Electronic – Choosing proper wire gauge

Your assumptions are not correct. The machine plate states the maximum voltage and current at full load. But in your measures the machine is far from full load.

You are measuring voltage from phase to neutral. But in the formula $$P=\sqrt 3 U_L I \cdot PF$$ you must use the line voltage (from phase to phase).

If you're using the phase to neutral voltage, the formula becomes $$P=3U_fI·PF$$

The PF must be calculated by $$PF=cos \theta $$ where angle theta is the phase difference between voltage and current. You would need a current probe, a x100 voltage probe, and an oscilloscope for this measure.

You might instead use a wattmeter to perform this measure.

If none of this instruments is available, we could follow another approach. It is not something standard as far as I know, but a way it could be done.

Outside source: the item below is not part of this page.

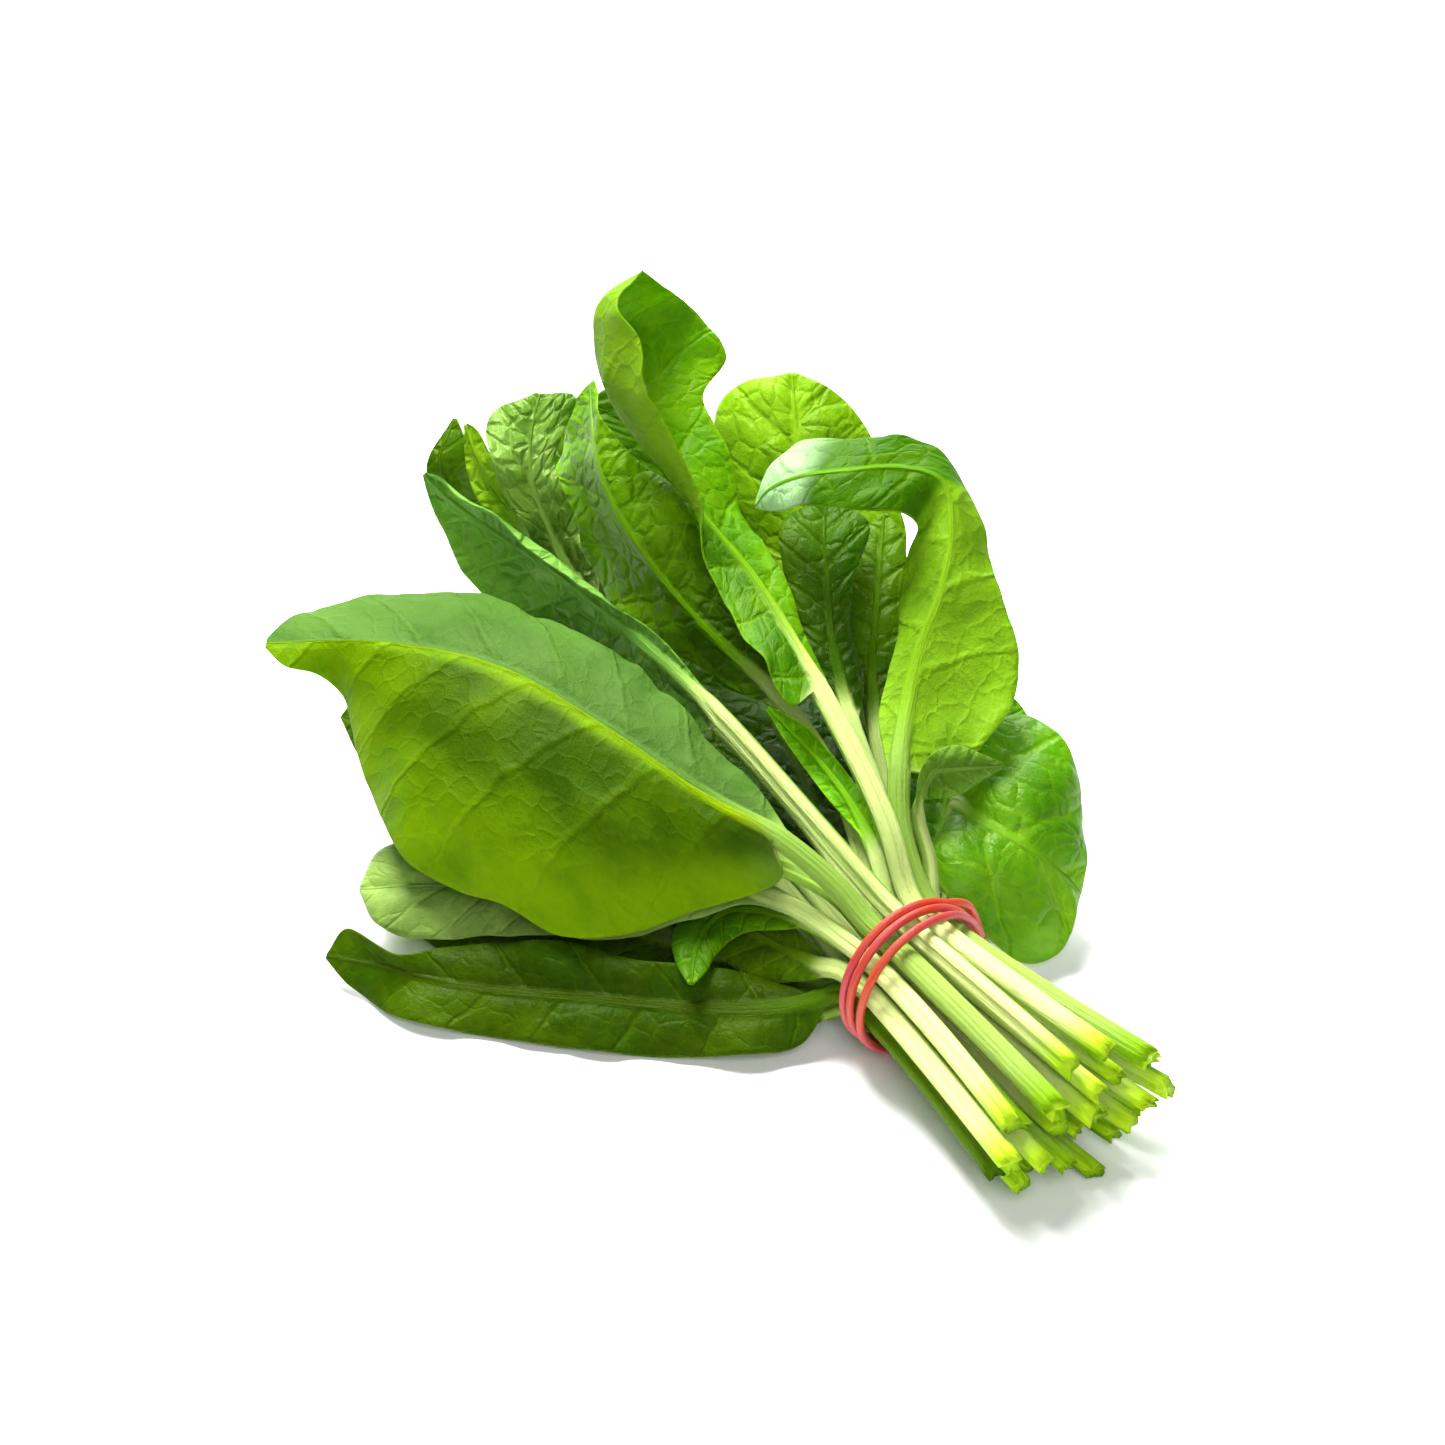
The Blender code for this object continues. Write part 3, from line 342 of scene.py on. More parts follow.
# How each leaf looks: colour kind, lightness, size of its mesh's faces, and what is special: veins is
# the space between side veins, rib how pale and ridge how high the midrib is, shade how dark and
# right how tinted its halves are, base how light it is near its petiole, crinkle how deep its small
# cushions are, gloss its shine, turn where its end is folded over and tip how pale that end is
LOOKS = {
    "front_large": ("cool", 0.57, 1.1, {
        "veins": 21, "rib": 0.1, "ridge": 0.25, "shade": (0.2, 0.8), "crinkle": 0.12,
        "right": (2.0, 1.68, 0.02), "gloss": 0.08,
    }),
    "low_left": ("deep", 0.75, 1.3, {
        "rib": 0.0, "ridge": 0.1, "stem": "dark", "veins": 20, "crinkle": 0.15, "shade": (0.0, 0.4),
        "gloss": 0.08,
    }),
    "low_grey": ("dusty", 1.9, 1.3, {"rib": 0.3, "crinkle": 0.15, "gloss": 0.3}),
    "low_dark": ("deep", 1.5, 1.4, {"rib": 0.2, "crinkle": 0.2}),
    "low_drop": ("fresh", 0.75, 1.4, {"rib": 0.3, "stem": "green", "crinkle": 0.2}),
    "floor_tip": ("deep", 1.0, 1.6, {"stem": "green"}),
    "under_front": ("olive", 0.7, 1.8, {"stem": "green"}),
    "rolled_long": ("cool", 1.15, 1.2, {
        "base": 0.8, "rib": 0.3, "veins": 18, "crinkle": 1.0, "shade": (0.12, 0.12), "gloss": 0.3,
    }),
    "rolled_tip": ("deep", 1.2, 1.4, {"rib": 0.2}),
    "yellow_fold": ("yellow", 1.0, 1.3, {"base": 0.5, "rib": 0.5, "crinkle": 0.8}),
    "crinkled": ("grey", 1.15, 1.2, {"base": 0.4, "rib": 0.2, "crinkle": 1.0, "gloss": 0.35}),
    "brown_fold": ("olive", 1.65, 1.2, {"base": 0.35, "rib": 0.0, "ridge": 0.2, "veins": 17, "crinkle": 1}),
    "tall_centre": ("fresh", 0.9, 1.1, {
        "veins": 20, "rib": 0.4, "crinkle": 0.3, "right": (1.35, 1.3, 0.8),
    }),
    "back_light": ("yellow", 1.15, 1.4, {"base": 0.5, "veins": 17, "rib": 0.3, "crinkle": 0.4}),
    "right_tall": ("fresh", 1.1, 1.1, {
        "turn": (0.56, 0.59), "tip": 0.8, "veins": 24, "rib": 0.1, "ridge": 0.4, "crinkle": 0.2,
        "shade": (0.05, 0.1), "gloss": 0.1,
    }),
    "centre_dark": ("fresh", 0.45, 1.4, {"base": 0.5, "rib": 0.0, "ridge": 0.2, "crinkle": 0.4}),
    "centre_mid": ("olive", 0.8, 1.5, {"base": 0.5, "rib": 0.0, "ridge": 0.2, "crinkle": 0.3}),
    "right_small": ("grey", 1.1, 1.3, {"rib": 0.3}),
    "right_round": ("fresh", 1.35, 1.2, {"rib": 0.4, "veins": 17, "crinkle": 0.3, "gloss": 0.5}),
    "narrow_green": ("fresh", 1.9, 1.4, {"rib": 0.2}),
    "floor_front": ("deep", 1.0, 2.0, {"stem": "green"}),
    "floor_mid": ("deep", 1.0, 2.0, {"stem": "green"}),
    "floor_back": ("fresh", 0.9, 1.8, {"stem": "green"}),
    "back_right": ("fresh", 0.9, 1.8, {}),
    "under_left": ("deep", 1.2, 2.0, {"stem": "green"}),
    "under_back": ("fresh", 0.4, 1.6, {"base": 0.4, "rib": 0.0}),
}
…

Let's do $$S=3U_fI$$ to calculate the apparent power (letter S), in your case it is more or less 30 kVA. You can draw it as a circle of radius 30 (using some scale, for example 1 cm=1 kVA=1 kW=1 kvar). The x-axis is the active power (real power in W) while the y-axis is the reactive power (in var). This is circle blue in the figure. The working point is somewhere in the circle, but we don't know where yet.

We will substract some reactive power from the system by placing 3 capacitors as in the next schematics:

^{simulate this circuit – Schematic created using CircuitLab}

The capacitors modify the total Q (reactive power) but not the total P (active or real power) of the whole system seen by the mains. The total Q will be now: $$Q_{new}=Q_{old}-3·U_f^2·2\pi C·f$$

If C=100 uF, and f=50 Hz (frequency of the electrical network which depends on the country), then new Q will be $$Q_{new}=Q_{old}-7 kvar$$

Therefore, the new working point of the whole system (capacitors + machine) is inside the circle red in the figure. It has the same radius as before but it is shifted 7 kvar down in the y-axis.

Finally, you will have measure the new current with your tools and calculate the new apparent power. $$S'=3U_f I$$

It will have changed, and now it is for example 26 kVA. Whatever radius value it has, you draw it and this will be circle green.

Finally you must look at the intersection between circle green and cicle red (point A). If you look at the x-axis coordinates of this point, you get the real (or active) power.

What is the main reason for balancing the loads in a three-phase system. Maybe for a three-phase induction motor the reason is more clear. But imagine a house power entry with three line voltages as phase A, phase B and phase C; one neutral and one earth into the building. As far as I know the loads on all phases must be somehow balanced.

Answers to your more recent question tell you that statistically, loads are expected to be balanced due to the number of simultaneous consumers but, there are no guarantees that all three phases will have equal magnitude currents and, some current will inevitably flow down the neutral connection.

Does that also mean their power factors should also be close?

It would be nice for the generating companies if the individual PFs and currents were balanced but this won't happen and there will be differences that the generating system has to cope with.

What is the real reason behind all these balancing?

To avoid too much current being taken down one single phase wire is a significant reason. This can unduly affect the voltage seen on some phases with respect to neutral and there are rules to follow that limit how far out this voltage supply can be. If one phase is drawing a lot of current with respect to the others, its local load voltage might be driven down too much. Conversely, there are situations when this happens that the phase voltages of under-utilized lines will increase.

I also hear about PF compensation with capacitors. What is the main reason to make the power factor close to 1?

PF correction sets out to reduce the current taken down power lines. Consider this picture: -

The green line is important because it is the real power you get billed on but, many appliances also use reactive power that adds to the current taken by appliance. That reactive power is the vertical blue line. Together, reactive and real power produce the apparent power i.e. the VA (volt amps) you could measure with a voltmeter and ammeter.

Note that the apparent power can never be smaller than the real power and this means that the current supplied by the generating station is higher than what is needed to produce X kilowatts for the consumer.

So, PF correction sets out to add capacitors across the load in an attempt to reduce reactive power to close to zero. This makes PF = 1.

Most traditional power loads are motors and they have an inductive current that is in the direction of the "pointing-up" blue line. If you add capacitors these naturally have a pointing-down blue line hence the two effects cancel out.

It's exactly the same when you have a parallel tuned circuit - the impedance becomes high at resonance therefore the current drops leaving just the current needed to supply the "kilowatts".

This sort of PF correction is for the benefit of the power companies in that the net current they have to feed down lines is smaller. This means that thinner cables are needed.